To do:
Up to and including the line that contains "make_pan(low - SEAT_GAP)", repeat each line of the data exactly, starting from the first.

Provided material:
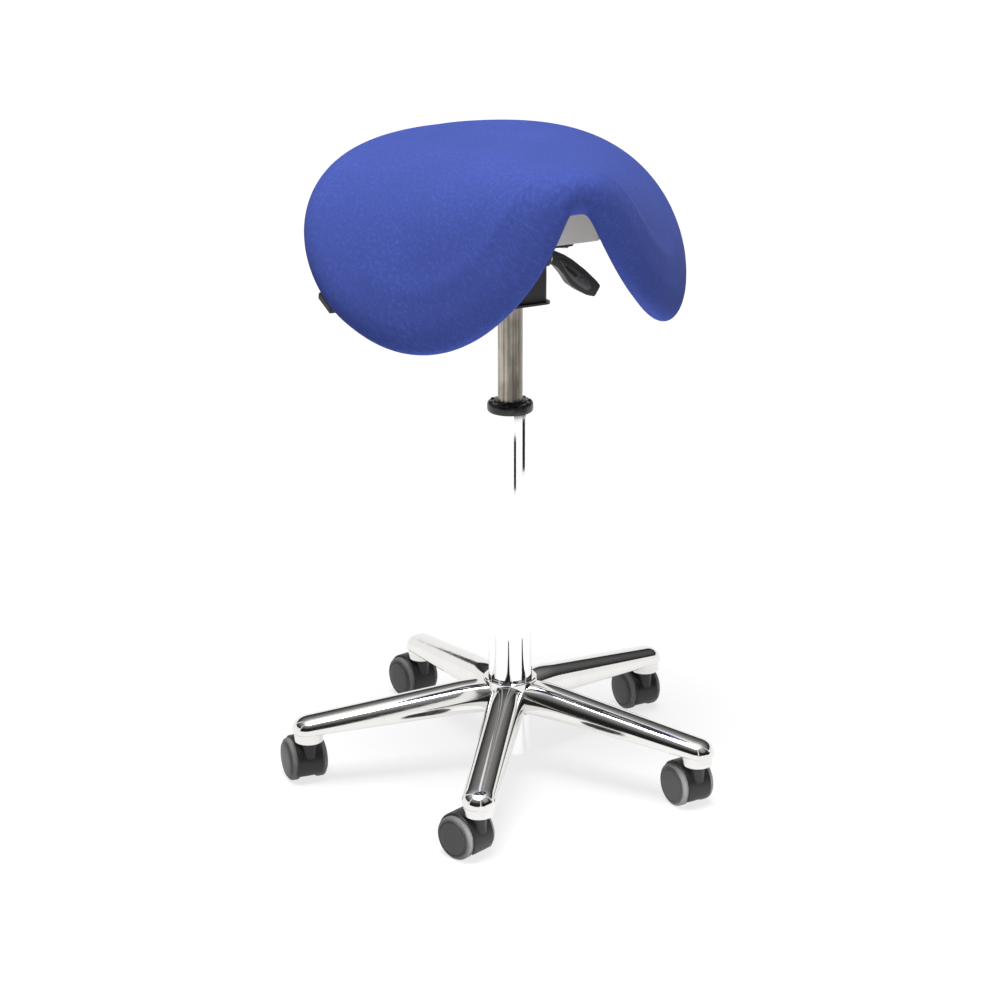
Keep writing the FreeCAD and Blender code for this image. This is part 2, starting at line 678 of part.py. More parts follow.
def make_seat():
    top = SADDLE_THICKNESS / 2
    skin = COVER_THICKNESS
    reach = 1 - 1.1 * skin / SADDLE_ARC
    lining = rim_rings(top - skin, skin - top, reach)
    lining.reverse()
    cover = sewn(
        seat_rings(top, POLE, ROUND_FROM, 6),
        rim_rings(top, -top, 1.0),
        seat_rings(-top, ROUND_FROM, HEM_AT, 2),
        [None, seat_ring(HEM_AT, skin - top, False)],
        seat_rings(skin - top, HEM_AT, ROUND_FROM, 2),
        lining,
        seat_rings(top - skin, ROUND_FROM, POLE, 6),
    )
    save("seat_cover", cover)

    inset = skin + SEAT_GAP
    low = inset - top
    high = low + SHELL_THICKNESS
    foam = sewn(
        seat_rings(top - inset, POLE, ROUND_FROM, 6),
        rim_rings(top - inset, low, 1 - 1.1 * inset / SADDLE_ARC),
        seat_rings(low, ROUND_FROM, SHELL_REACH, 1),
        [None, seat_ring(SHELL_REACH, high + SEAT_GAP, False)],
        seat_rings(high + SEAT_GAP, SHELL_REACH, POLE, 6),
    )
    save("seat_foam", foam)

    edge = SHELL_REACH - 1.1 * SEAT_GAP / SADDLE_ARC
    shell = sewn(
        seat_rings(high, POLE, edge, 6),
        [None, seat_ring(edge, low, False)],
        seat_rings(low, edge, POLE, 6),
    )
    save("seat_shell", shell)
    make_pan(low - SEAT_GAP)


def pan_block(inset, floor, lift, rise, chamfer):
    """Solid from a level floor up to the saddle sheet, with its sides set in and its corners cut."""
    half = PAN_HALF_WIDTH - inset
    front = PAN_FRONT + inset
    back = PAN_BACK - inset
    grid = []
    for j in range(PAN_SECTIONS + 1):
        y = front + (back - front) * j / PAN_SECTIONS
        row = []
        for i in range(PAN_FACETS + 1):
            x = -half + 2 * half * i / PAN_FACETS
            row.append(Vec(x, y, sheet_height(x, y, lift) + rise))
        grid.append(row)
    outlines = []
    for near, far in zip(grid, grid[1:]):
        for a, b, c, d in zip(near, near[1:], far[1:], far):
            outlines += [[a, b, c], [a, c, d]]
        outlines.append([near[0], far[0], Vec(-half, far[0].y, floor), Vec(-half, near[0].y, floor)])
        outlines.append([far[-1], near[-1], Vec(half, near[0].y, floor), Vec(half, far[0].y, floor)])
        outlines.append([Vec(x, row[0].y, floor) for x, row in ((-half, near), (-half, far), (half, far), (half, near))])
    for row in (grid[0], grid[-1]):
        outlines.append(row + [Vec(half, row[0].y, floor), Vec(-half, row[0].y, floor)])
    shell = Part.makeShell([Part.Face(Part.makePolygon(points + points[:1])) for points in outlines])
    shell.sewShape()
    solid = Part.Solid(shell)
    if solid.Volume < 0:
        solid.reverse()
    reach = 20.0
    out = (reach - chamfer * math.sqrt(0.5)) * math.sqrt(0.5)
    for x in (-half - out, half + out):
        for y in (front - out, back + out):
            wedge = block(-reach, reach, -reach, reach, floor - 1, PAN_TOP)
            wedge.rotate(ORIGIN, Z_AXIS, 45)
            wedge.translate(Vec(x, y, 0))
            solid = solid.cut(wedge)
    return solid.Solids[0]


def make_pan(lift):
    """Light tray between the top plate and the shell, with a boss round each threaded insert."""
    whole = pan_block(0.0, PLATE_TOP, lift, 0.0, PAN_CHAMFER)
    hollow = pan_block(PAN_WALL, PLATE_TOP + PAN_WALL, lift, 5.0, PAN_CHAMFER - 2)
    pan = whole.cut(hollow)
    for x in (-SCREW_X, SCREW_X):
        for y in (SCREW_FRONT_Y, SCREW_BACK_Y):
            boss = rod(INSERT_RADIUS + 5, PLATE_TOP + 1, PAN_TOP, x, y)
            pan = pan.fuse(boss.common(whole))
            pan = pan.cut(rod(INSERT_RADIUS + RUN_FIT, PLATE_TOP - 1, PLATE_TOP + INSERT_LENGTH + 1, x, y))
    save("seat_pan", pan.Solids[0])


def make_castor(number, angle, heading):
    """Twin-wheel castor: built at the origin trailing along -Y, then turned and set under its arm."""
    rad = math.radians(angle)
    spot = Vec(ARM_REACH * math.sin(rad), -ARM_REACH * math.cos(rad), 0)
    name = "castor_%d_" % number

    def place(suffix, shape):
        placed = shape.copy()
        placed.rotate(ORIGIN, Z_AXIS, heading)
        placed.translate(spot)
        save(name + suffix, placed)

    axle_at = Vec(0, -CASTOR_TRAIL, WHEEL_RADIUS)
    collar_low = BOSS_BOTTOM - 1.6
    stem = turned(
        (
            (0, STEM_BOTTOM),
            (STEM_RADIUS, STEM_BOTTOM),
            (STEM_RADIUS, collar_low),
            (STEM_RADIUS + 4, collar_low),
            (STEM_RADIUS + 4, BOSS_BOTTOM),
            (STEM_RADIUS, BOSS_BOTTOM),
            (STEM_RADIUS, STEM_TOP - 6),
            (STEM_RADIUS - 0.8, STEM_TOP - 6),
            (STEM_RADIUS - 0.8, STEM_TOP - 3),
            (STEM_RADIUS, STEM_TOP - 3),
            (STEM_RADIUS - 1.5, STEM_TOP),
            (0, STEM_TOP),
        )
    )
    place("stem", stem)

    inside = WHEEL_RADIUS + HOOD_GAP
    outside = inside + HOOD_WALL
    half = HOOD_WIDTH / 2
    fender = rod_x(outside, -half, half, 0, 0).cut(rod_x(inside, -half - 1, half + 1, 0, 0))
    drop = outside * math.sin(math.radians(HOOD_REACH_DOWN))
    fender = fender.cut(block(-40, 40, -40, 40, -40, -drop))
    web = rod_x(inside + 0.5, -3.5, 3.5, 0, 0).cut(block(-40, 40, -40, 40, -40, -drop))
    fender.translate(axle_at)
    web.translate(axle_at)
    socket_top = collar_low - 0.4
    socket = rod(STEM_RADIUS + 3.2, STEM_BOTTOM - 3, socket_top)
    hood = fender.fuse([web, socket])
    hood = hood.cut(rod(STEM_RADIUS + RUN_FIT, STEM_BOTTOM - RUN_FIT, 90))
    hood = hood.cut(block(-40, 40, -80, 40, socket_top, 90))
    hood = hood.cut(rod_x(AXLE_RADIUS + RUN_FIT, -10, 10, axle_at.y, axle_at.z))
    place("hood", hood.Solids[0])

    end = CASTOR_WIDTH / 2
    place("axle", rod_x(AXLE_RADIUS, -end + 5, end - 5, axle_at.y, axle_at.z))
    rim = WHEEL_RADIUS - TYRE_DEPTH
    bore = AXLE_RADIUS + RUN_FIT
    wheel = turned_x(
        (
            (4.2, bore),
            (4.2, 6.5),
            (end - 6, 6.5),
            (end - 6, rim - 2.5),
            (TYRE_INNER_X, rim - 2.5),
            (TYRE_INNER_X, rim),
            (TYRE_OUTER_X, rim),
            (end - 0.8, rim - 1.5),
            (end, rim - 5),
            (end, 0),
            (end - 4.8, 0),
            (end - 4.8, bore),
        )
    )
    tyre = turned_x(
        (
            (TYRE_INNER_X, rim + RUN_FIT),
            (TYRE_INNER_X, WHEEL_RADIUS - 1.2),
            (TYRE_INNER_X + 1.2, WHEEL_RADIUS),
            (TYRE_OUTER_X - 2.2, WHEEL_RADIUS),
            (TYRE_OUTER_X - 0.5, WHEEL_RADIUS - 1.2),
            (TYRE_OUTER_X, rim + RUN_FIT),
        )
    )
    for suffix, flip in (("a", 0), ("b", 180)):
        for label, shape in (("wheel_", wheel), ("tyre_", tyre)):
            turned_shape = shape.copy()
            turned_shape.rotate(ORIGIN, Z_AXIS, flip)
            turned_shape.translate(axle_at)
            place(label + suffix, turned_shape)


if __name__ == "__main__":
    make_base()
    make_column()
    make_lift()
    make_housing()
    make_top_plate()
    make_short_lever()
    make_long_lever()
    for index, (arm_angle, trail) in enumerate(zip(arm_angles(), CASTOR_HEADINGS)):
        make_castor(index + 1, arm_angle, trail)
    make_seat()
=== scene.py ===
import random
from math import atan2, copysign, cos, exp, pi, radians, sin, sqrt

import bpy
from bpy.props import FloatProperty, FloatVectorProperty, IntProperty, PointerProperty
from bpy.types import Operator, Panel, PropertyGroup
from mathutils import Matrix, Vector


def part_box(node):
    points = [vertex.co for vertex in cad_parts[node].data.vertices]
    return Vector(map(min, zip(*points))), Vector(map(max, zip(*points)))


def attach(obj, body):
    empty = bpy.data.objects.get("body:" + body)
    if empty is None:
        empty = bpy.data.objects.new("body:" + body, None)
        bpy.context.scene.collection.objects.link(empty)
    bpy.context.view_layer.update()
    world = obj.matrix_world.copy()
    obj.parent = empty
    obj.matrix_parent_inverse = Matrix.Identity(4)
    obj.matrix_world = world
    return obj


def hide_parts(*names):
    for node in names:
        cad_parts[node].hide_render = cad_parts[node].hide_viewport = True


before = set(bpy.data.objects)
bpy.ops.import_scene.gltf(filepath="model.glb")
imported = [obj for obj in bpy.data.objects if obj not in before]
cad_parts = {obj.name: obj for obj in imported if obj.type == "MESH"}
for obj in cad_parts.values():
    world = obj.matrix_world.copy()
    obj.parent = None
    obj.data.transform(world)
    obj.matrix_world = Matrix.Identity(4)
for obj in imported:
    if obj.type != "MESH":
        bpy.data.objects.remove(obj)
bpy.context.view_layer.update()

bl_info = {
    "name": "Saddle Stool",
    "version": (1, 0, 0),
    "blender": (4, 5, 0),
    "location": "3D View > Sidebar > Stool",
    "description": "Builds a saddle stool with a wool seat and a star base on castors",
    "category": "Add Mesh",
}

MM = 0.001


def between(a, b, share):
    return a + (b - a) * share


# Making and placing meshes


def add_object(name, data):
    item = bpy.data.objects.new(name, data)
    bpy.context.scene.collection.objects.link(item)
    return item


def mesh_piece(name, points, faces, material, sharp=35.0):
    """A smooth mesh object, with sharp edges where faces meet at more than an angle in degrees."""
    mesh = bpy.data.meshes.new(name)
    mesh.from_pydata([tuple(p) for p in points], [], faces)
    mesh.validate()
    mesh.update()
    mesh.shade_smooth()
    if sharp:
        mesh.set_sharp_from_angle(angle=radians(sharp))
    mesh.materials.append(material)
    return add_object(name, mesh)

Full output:
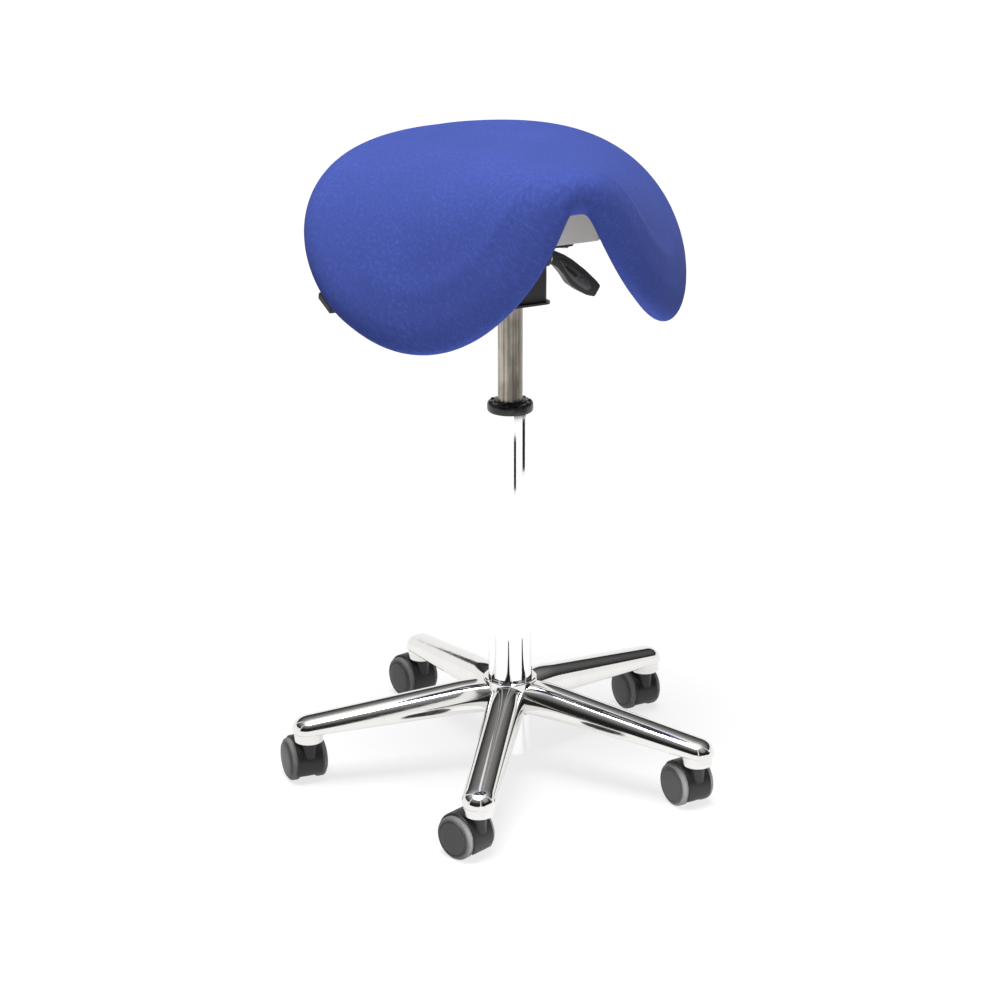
Keep writing the FreeCAD and Blender code for this image. This is part 2, starting at line 678 of part.py. More parts follow.
def make_seat():
    top = SADDLE_THICKNESS / 2
    skin = COVER_THICKNESS
    reach = 1 - 1.1 * skin / SADDLE_ARC
    lining = rim_rings(top - skin, skin - top, reach)
    lining.reverse()
    cover = sewn(
        seat_rings(top, POLE, ROUND_FROM, 6),
        rim_rings(top, -top, 1.0),
        seat_rings(-top, ROUND_FROM, HEM_AT, 2),
        [None, seat_ring(HEM_AT, skin - top, False)],
        seat_rings(skin - top, HEM_AT, ROUND_FROM, 2),
        lining,
        seat_rings(top - skin, ROUND_FROM, POLE, 6),
    )
    save("seat_cover", cover)

    inset = skin + SEAT_GAP
    low = inset - top
    high = low + SHELL_THICKNESS
    foam = sewn(
        seat_rings(top - inset, POLE, ROUND_FROM, 6),
        rim_rings(top - inset, low, 1 - 1.1 * inset / SADDLE_ARC),
        seat_rings(low, ROUND_FROM, SHELL_REACH, 1),
        [None, seat_ring(SHELL_REACH, high + SEAT_GAP, False)],
        seat_rings(high + SEAT_GAP, SHELL_REACH, POLE, 6),
    )
    save("seat_foam", foam)

    edge = SHELL_REACH - 1.1 * SEAT_GAP / SADDLE_ARC
    shell = sewn(
        seat_rings(high, POLE, edge, 6),
        [None, seat_ring(edge, low, False)],
        seat_rings(low, edge, POLE, 6),
    )
    save("seat_shell", shell)
    make_pan(low - SEAT_GAP)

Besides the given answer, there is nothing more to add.